LA VIE D'ADELE d'Abdellatif KechicheIl est tard. Adèle rentre d’une soirée entre amis. Emma l’attend dans l’entrée, le regard noir et le visage froid. Elle sait qu’Adèle l’a trompée. La tension entre les deux personnages est palpable. Adèle se défend et nie les faits. Emma, très irritée, se met à l’injurier. Adèle finit par avouer. A la fin, son corps la lâche. Elle éclate en larmes, perd tout contrôle et supplie Emma de ne pas la rejeter. Face à la cruauté de la scène et à la dureté des propos, notre effarement demeure.

Cette séquence illustre pleinement le naturel du film. Les actrices semblent avoir totalement fait abstraction de la caméra. C’est la fin de leur relation, la fin de l’existence d’Adèle. Le temps est suspendu, l’atmosphère est violente et tendue, les portes claquent, le ton monte à tel point qu’Emma ose frapper Adèle. Cette brutalité rend bouche bée tant elle contraste avec la tendresse excessive entre les deux femmes jusqu’ici.

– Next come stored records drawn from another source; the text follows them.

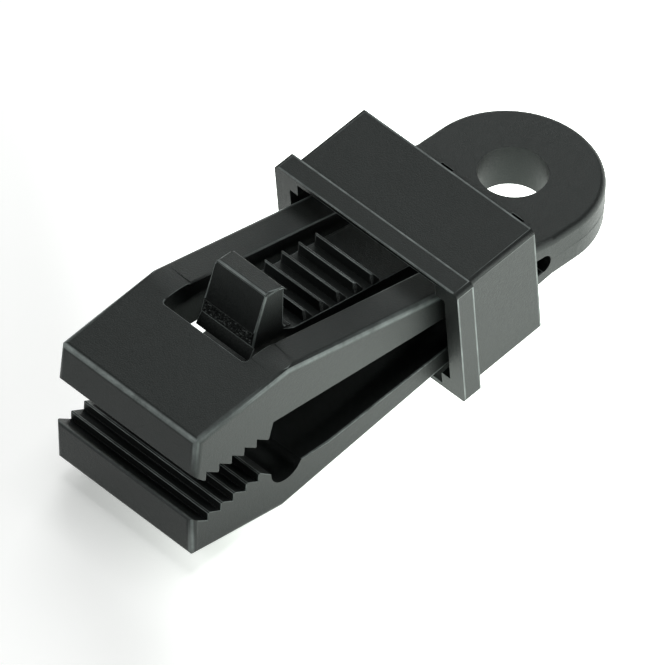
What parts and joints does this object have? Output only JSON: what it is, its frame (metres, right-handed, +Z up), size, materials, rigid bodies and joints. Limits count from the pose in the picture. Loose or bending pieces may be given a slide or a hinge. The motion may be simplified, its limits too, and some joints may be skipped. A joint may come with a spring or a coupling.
{
  "type": "tarp clip",
  "caption": "Moulded plastic tarp clip: sprung toothed jaws on a flat tail with an eye, shut by a rectangular collar that slides over a ribbed latch tongue.",
  "frame": {"origin": "centre of the eye in the tail, at the middle of the tail plate's thickness", "axes": "+X from the jaws to the eye, +Y across the clip, +Z up along the eye's bore on the side of the thumb button"},
  "size_m": [0.0889, 0.0356, 0.0323],
  "materials": {
    "body": "fine matte moulded grain, black",
    "collar": "fine matte moulded grain, black"
  },
  "bodies": {
    "tail": {"tail_eye": "body"},
    "upper": {"upper_jaw": "body"},
    "lower": {"lower_jaw": "body"},
    "tongue": {"latch_tongue": "body"},
    "collar": {"slide_collar": "collar"}
  },
  "joints": [
    {"name": "collar_slide", "type": "slide", "parent": "tail", "child": "collar", "axis": [-0.9905, 0, -0.1374], "range_m": [0, 0.0123]},
    {"name": "upper_jaw_flex", "type": "hinge", "parent": "tail", "child": "upper", "pos_m": [-0.014, 0, 0.00357], "axis": [0, -1, 0], "range_deg": [0, 6.65], "stiffness_Nm_per_rad": 1},
    {"name": "lower_jaw_flex", "type": "hinge", "parent": "tail", "child": "lower", "pos_m": [-0.014, 0, -0.00373], "axis": [0, 1, 0], "range_deg": [0, 1.2], "stiffness_Nm_per_rad": 1},
    {"name": "tongue_press", "type": "hinge", "parent": "upper", "child": "tongue", "pos_m": [-0.014, 0, 0.00357], "axis": [0, -1, 0], "range_deg": [0, 4], "stiffness_Nm_per_rad": 0.3}
  ],
  "couplings": [
    {"joint": "upper_jaw_flex", "follows": "collar_slide", "rad_per_m": 9.3},
    {"joint": "lower_jaw_flex", "follows": "collar_slide", "rad_per_m": 1.6}
  ]
}
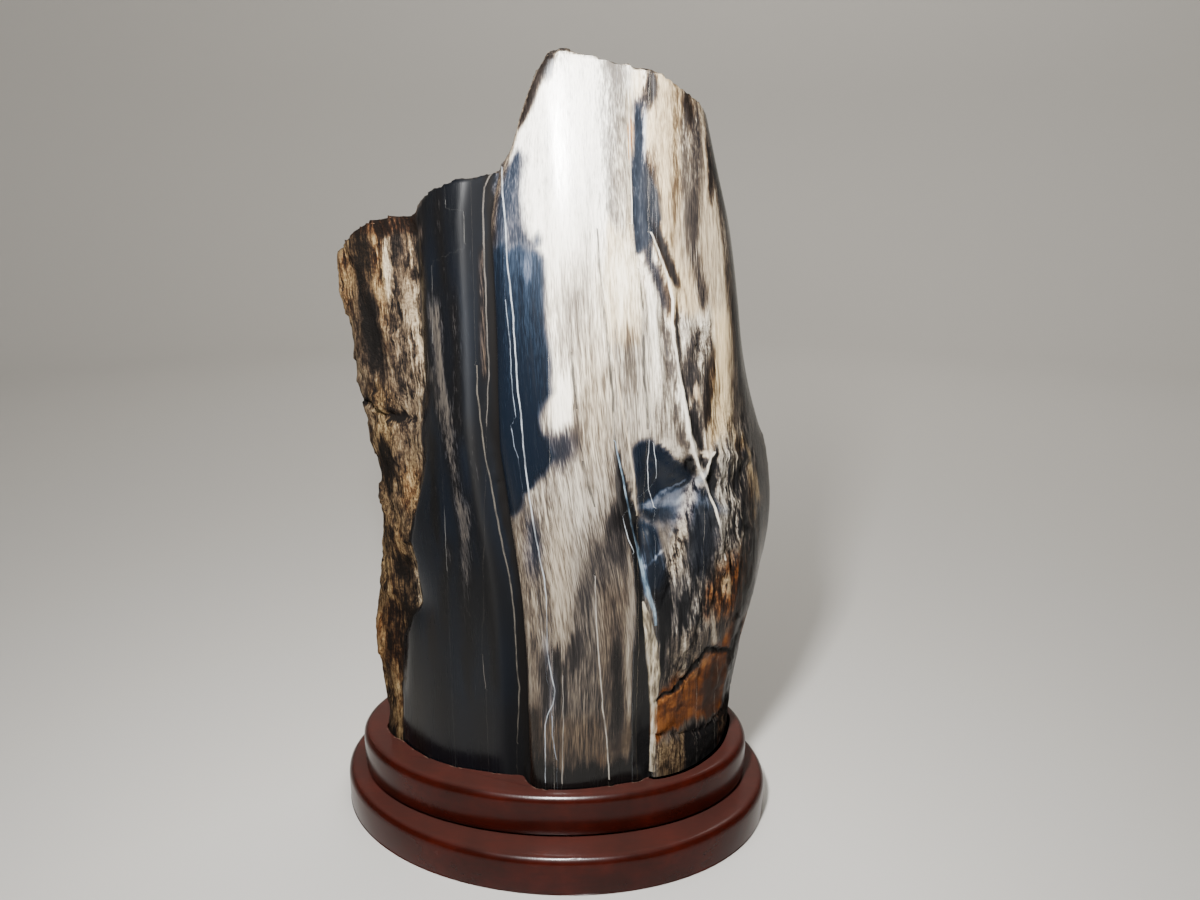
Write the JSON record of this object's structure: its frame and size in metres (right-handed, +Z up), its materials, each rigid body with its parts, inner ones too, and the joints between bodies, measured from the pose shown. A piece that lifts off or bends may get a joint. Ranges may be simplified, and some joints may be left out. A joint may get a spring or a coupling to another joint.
{
  "type": "petrified wood on stand",
  "caption": "Tall slab of petrified wood with a polished banded face, rough bark side and stepped broken top, standing in a fitted two-tier lacquered wooden stand.",
  "frame": {"origin": "centre of the stand's box on the surface it stands on", "axes": "+Z up along the stone, polished front towards -Y, rough bark band towards -X"},
  "size_m": [0.2578, 0.1918, 0.4263],
  "materials": {
    "petrified_wood": "satin",
    "lacquered_wood": "gloss"
  },
  "bodies": {
    "root": {"petrified_wood": "petrified_wood", "stand_upper_tier": "lacquered_wood", "stand_base": "lacquered_wood"}
  },
  "joints": []
}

Voir La vie d’Adèle à l’âge d’Adèle, c’est comprendre cet excès de sensibilité, de larmes et de naïveté, mais aussi cette recherche de soi. Apres leur séparation, notre gorge est nouée, nos yeux rougis, et notre esprit bouleversé. C’est pour Adèle la fin de son premier amour. Jeune et anéantie, tout lui semble dépeuplé.